When people enlist in the military it’s serious business. Sure, there’s a lot of excitement, even if it’s nervous excitement. But entering into the military means signing an enlistment contract. Contracts have earned a reputation for their fine print and specificities that typically earn hours of close readings, followed by negotiation and compromising. Even though enlisting is something that a new recruit takes joy in, they’ll want to make sure that their interests are well represented in their contract.
To make sure that that happens, some seek out an attorney to look over their enlistment contract. And while many attorneys do their due diligence, there is an unfortunate history of this not happening.
When an attorney falls short
So, the job of an attorney is to represent their client and their best interests. Military enlistment contracts cover a lot of ground. Some of the key features include:
- Length of required service (active/inactive duty): While there is a standard option, there is variety, depending on the situation.
- The bonuses that the service member may receive: Obviously, getting the exact terms and “numbers” behind this is imperative.
- Job training: This will touch on promised training, and what can occur as a result.
- Promotions: This will elaborate on what benefits come from a promotion and the terms required to reach it.
- Starting pay: If a recruit is fresh out of high school, their compensation might not have as much room for negotiation. However, someone with more educational experience will have a better chance of negotiating for more.

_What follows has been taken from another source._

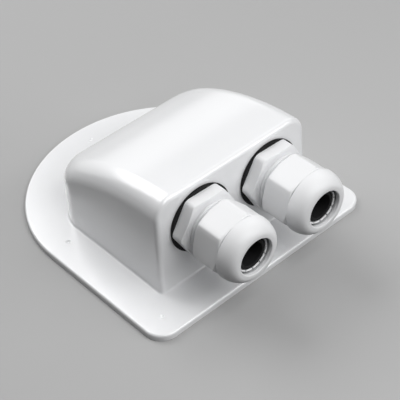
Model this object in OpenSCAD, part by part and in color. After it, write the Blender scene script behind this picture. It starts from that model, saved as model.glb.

While it’s true that life throws us curveballs and that we don’t always get what we want, the purpose of contract negotiations is to at least find out exactly what will happen and to get that in writing. Especially if you have an attorney looking over the contract and reporting to you. Can you imagine signing an enlistment contract for specific terms, as confirmed by your attorney, but then finding out while in active duty that the terms are nowhere near the same? That your assignment is for double the active-duty you expressed interest in? That you agreed to a lower paygrade? You may wonder about the promises from the recruiter and your attorney.
A promise is no good unless you see it in writing
Part of negotiating is the verbal back and forth, which could feature a number of “promises” that certain terms will indeed make it into your enlistment contract. It’s important to note that no matter who makes these promises, they will not be held up as fact until they are in writing. In fact, there is often specific language in military contracts that state as much.
Many people venture into the military with a sense of excitement, but that can be undercut when they discover that their contract does not represent their wishes. This is especially discouraging if they hired an attorney to help them vet this very contract. Legal malpractice is a serious issue that affects countless people. A legal professional can help hold an attorney responsible for not doing their job.